So I am aligning my RNA-seq using TopHat2 and STAR. STAR is a lot faster but the pipeline that my advisor uses is based on Tophat.
We are profiling expression levels of LINE-1 retrotransposon.
I would have to keep track of unmapped, multimapped, and uniquely mapped reads, and she advised that depending on the aligner, how this is done can vary.
But I am curious, if I use tools like RepeatMasker, would it matter which aligner I use?
To briefly describe our current pipeline, after aligning and deduping, we output multi-, unique, and unmapped bam files. And then merge multi/unmapped reads and realign it to a pseudogenome (using bowtie strata function). We get mapped repeat names, normalize reads, and group by element/family/class.
Thank you very much for your time and help!
Thanks for your reply. I may have worded my question incorrectly based on the link you provided.
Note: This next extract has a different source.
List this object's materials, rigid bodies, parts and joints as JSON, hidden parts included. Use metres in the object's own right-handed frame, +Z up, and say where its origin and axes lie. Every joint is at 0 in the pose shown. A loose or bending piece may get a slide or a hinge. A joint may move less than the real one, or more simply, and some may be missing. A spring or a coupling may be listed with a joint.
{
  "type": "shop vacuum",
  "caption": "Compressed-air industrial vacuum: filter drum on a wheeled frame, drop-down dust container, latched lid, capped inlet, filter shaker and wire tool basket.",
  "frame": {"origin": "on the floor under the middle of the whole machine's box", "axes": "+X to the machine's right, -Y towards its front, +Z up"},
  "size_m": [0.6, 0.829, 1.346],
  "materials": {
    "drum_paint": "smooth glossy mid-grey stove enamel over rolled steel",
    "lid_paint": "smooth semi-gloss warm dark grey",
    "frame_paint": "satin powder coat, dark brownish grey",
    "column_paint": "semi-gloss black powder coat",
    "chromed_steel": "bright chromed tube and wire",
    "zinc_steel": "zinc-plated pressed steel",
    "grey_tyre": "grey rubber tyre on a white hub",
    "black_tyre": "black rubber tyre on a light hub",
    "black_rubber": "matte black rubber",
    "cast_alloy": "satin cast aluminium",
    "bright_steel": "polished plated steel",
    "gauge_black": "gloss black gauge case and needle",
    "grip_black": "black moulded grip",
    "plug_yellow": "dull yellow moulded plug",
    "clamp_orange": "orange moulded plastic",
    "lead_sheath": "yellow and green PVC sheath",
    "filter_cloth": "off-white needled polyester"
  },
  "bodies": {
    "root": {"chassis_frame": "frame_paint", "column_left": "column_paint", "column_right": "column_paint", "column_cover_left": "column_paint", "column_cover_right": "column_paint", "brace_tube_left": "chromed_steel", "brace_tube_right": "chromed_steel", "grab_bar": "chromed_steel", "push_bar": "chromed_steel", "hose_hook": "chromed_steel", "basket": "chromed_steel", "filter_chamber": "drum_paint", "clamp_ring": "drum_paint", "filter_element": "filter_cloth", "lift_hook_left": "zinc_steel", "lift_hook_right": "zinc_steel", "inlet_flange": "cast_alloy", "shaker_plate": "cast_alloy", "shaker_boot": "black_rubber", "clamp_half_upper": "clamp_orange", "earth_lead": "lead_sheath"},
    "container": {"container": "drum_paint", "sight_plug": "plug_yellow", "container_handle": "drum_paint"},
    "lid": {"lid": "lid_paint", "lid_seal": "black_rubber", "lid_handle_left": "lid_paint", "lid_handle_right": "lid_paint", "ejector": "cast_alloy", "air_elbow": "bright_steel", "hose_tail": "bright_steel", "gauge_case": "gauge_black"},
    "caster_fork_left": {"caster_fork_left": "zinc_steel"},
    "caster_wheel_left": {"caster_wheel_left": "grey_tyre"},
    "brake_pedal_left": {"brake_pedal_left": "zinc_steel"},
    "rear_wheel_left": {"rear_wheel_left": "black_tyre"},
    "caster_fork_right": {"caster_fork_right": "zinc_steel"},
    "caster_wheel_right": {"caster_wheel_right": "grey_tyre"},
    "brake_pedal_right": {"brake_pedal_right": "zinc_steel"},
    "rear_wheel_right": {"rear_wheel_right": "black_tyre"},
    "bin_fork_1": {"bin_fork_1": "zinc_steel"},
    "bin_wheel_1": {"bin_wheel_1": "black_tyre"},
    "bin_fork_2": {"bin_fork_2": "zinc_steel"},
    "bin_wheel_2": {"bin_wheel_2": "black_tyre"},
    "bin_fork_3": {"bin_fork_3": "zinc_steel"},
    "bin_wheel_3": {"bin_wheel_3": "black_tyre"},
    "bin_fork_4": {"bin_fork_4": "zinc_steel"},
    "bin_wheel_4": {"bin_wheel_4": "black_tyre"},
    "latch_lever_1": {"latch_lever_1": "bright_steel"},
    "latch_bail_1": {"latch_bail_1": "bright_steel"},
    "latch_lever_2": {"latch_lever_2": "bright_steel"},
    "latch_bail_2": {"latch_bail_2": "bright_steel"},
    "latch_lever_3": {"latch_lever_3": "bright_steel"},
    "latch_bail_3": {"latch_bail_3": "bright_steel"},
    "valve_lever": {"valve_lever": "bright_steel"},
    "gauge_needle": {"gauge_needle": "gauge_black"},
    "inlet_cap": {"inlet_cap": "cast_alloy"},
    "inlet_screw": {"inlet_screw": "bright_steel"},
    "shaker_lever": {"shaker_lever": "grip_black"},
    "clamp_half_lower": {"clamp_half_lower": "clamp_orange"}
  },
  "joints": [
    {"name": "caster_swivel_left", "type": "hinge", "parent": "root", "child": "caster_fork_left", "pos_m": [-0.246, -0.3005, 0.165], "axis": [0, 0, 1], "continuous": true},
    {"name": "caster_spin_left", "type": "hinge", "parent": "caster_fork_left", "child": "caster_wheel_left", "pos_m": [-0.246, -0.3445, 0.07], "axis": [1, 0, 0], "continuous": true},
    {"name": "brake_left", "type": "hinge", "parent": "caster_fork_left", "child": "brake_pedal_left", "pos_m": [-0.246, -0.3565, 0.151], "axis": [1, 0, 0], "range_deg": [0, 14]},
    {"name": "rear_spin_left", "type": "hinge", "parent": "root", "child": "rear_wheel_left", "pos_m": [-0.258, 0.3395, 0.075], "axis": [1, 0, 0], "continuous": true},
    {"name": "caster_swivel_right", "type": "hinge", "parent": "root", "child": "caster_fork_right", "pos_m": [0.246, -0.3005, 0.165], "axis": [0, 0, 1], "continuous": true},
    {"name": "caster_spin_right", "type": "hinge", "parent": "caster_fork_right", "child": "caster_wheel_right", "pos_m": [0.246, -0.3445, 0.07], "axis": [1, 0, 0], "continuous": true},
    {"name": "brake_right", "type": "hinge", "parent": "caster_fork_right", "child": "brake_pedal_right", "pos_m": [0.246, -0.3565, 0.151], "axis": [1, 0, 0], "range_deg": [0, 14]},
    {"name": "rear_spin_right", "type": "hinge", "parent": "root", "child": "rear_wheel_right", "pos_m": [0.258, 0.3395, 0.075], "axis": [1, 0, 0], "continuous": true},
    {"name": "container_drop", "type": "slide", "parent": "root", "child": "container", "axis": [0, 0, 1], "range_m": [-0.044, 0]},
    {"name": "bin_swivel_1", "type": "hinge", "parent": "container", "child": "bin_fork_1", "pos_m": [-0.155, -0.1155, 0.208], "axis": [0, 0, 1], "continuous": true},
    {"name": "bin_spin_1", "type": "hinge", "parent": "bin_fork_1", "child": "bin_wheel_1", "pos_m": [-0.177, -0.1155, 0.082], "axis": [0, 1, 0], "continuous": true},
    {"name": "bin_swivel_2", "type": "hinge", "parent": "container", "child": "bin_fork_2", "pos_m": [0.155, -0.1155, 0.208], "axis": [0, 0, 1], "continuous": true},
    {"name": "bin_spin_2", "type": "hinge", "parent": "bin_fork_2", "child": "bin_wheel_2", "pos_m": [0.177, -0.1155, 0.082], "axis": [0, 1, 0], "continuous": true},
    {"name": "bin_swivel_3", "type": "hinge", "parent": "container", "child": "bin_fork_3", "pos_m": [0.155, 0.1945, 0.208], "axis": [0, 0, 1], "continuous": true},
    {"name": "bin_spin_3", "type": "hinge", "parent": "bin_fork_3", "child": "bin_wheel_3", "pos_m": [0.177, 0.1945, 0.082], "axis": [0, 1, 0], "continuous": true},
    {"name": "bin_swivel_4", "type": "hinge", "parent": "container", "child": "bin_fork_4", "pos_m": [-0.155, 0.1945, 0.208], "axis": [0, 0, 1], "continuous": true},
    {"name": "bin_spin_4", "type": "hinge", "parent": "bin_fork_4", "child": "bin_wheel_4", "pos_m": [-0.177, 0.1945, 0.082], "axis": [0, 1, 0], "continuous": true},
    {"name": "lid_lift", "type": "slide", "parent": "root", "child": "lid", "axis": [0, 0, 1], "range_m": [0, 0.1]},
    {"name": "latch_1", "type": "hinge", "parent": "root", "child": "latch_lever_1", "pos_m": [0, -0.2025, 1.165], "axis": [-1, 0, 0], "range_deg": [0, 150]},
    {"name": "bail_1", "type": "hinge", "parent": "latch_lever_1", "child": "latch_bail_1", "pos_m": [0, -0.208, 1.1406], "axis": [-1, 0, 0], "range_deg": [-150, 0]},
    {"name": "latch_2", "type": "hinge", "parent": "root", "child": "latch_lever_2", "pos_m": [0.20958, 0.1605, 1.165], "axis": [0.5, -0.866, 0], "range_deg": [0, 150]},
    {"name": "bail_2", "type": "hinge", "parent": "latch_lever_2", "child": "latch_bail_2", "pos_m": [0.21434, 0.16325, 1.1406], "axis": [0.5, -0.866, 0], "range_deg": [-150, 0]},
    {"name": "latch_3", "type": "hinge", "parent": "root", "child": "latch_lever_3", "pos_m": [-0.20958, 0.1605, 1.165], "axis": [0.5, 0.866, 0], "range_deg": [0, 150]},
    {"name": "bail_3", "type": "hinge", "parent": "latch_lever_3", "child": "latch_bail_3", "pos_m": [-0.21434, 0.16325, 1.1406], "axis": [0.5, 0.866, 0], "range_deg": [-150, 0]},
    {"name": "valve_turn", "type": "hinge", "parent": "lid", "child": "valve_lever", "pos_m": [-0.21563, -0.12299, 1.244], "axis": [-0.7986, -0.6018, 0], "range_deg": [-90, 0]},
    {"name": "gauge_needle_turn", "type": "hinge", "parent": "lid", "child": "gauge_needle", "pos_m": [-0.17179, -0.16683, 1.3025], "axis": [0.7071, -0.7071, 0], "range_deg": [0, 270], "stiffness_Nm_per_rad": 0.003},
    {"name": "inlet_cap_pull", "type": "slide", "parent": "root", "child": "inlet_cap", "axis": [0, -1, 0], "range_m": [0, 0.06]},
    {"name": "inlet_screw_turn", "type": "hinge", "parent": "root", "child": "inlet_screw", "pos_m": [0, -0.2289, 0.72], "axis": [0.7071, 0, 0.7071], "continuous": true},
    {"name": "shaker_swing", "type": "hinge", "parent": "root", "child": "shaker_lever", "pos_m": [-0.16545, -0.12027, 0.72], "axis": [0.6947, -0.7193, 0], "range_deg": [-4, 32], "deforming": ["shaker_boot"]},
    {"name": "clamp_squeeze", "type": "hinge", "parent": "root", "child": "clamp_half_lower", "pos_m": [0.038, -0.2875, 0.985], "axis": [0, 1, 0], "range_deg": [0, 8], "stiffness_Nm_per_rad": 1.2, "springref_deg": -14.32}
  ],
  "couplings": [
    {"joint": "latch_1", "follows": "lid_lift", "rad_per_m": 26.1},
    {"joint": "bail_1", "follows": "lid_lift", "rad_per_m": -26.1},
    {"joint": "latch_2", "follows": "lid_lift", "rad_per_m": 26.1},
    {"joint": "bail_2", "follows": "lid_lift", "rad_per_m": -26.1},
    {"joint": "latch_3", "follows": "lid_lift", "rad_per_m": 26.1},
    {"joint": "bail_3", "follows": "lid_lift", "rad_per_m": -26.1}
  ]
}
I understand that the accuracy varies between the two but I was more so curious about how using either STAR or TopHat changes the expression analysis process.
I would essentially be getting the same output bam file, no? Baring that accuracy is different. The only thing I can think of is the fact that Tophat can align PE with its singletons (from preprocessing QC). STAR cannot. But the chance of their being any retrotransposon in these singletons (which are <1% in most cases) are small that it may be a better tradeoff for STAR's alignment speed.